Our Brain Rhythms Reflect the “Little Voice in the Head”
Priscila Borges
Imagine for a moment:
...you’re reading a text
...you’re repeating the word “eggs” in your head while searching for eggs in a supermarket
...you’re rehearsing a future phone conversation
...you’re silently saying to yourself “okay” before starting a difficult task
All of these examples refer to some form of “inner speech”, a term used to indicate the inner voice that most people hear in their mind’s ear every once in a while. As it turns out, some people experience inner speech more often than others. Moreover, not all inner speech is the same: some are more like a telegraphic code, while others are more like full grammatical sentences, for example. In a previous study, we found that these individual differences matter for how fast people can identify and compare words and objects.
In our latest study, we looked at the consequences of inner speech traits for the patterns of neural activity during visual word and object recognition. For that, we used electroencephalography (EEG), a neuroimaging method that allows electrical brain activity to be captured with a high temporal precision. The EEG data was recorded while participants performed a picture verification task where they first saw a word and then a picture and were asked to indicate whether the two matched.

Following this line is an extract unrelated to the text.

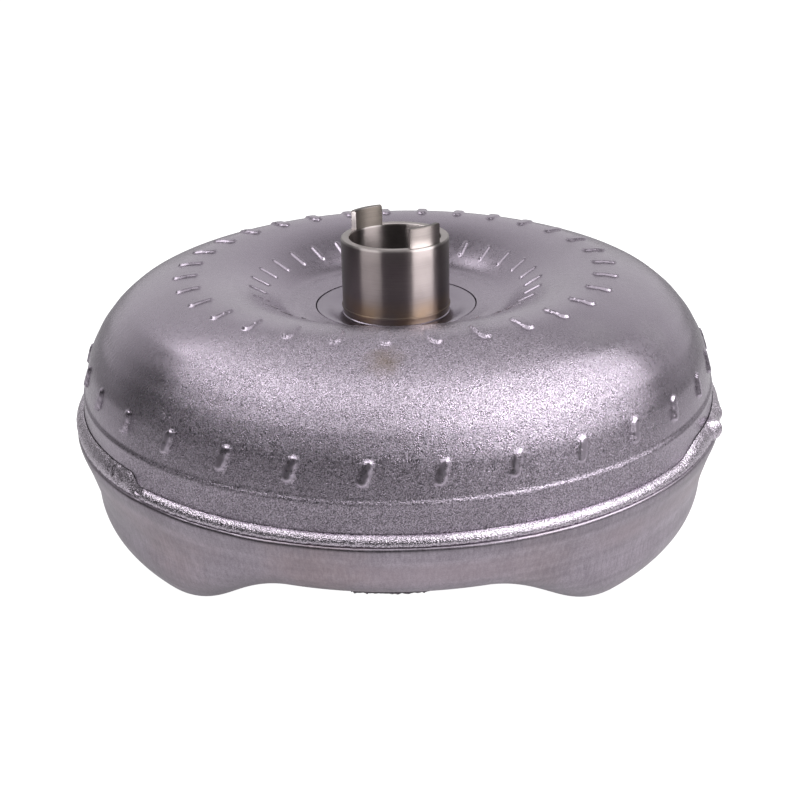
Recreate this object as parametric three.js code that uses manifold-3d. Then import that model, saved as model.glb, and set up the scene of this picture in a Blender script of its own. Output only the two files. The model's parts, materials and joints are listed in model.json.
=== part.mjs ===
// Torque converter: welded housing (pump shell + lobed front cover), turbine,
// one-way stator, lock-up clutch with torsion damper.
// Millimetres, +Z up along the shaft axis, towards the pump drive hub.
// Origin: on the axis, in the plane of the three drive feet (Z = 0).
import * as THREE from 'three';
import { mergeVertices } from 'three/addons/utils/BufferGeometryUtils.js';
import Module from 'manifold-3d';

const wasm = await Module();
wasm.setup();

// ---------------------------------------------------------------- dimensions
const SEG = 48;                  // facets round the big turned parts
const SEG_COVER = 48;            // the lobed cover is finer
const SEG_IN = 40;               // turned parts inside
const SEG_HUB = 24;
const SHELL_T = 3.0;             // pump shell wall
const COVER_T = 4.0;             // front cover wall
const GAP = 0.3;                 // clearance between touching faceted parts

// pump shell, outer surface (radius, height)
const SHELL_OUT = [
  [34.25, 93.5], [46.8, 95.4], [58.5, 102.6], [70.0, 108.2], [85.0, 110.1], [99.0, 107.2],
  [111.5, 101.6], [121.3, 93.1], [128.2, 82.2], [131.6, 71.5],
];
const SKIRT_R = 134.0, SKIRT_TOP = 62.5, SKIRT_END = 45.2;

// drive hub
const HUB_R = 22.7, HUB_BORE_R = 19.16, HUB_TOP = 122.93;
const HUB_COLLAR_R = 23.1, HUB_COLLAR_Z = 93.9, HUB_RELIEF_R = 22.3;
const HUB_FLANGE_R = 33.95, HUB_FLANGE_T = 4.2;
const TANG_TOP = 131.06, TANG_R = 21.5, TANG_ROOT = 120.0;
const TANG_FROM = 16.0, TANG_TO = 58.6;        // degrees, front tang; the other is opposite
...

We found that rhythmic brain activity in the frequency window around 8-12 Hz ( “alpha”) and 13-20 Hz ( “beta”) varied according to participants’ self-reported inner speech proneness. Specifically, people who reported being more prone to experiencing inner speech had higher alpha and beta activity after seeing the word cues than people who were less inner-speech-prone. These results follow the patterns observed in previous EEG studies where researchers enhanced the influence of language on picture verification performance by presenting spoken words instead of non-verbal sounds as the first stimulus.
In this previous literature, the effects of language were explained based on the label-feedback hypothesis (Lupyan, 2012). According to it, linguistic information can influence the kinds of perceptual features that are highlighted or suppressed when people process sensory stimuli. Specifically, language would make perception more “categorical”; that is, it would make us more attentive to the visual and conceptual features that are more useful for identifying the object category being processed while reducing the weight of features that are more redundant for categorization. For example, when processing the word “cat”, features like “whiskers” would be more strongly activated than features like “four legs”, as only “whiskers” helps differentiate cats from similar animals belonging to different categories, e.g., “dog”. In contrast, a non-verbal cue like the sound of a cat meowing would not have this constraining effect. This is because such cues always depend on the characteristics of the specific category exemplar, such as the size or the breed of the cat, whereas a word like “cat” is the same for all members of the “cat” category. Thus, words would trigger more abstract, prototypical representations, which are more helpful in tasks where one needs to rapidly identify or compare different object categories.
Combined with their faster response times in the picture verification, the stronger alpha and beta activity for participants with higher inner speech propensity suggests that the brain might use these rhythms to implement the kind of categorical warping of perception that is triggered by (inner) words, reflecting the selective activation of features that are more helpful for diagnosing the object category being processed.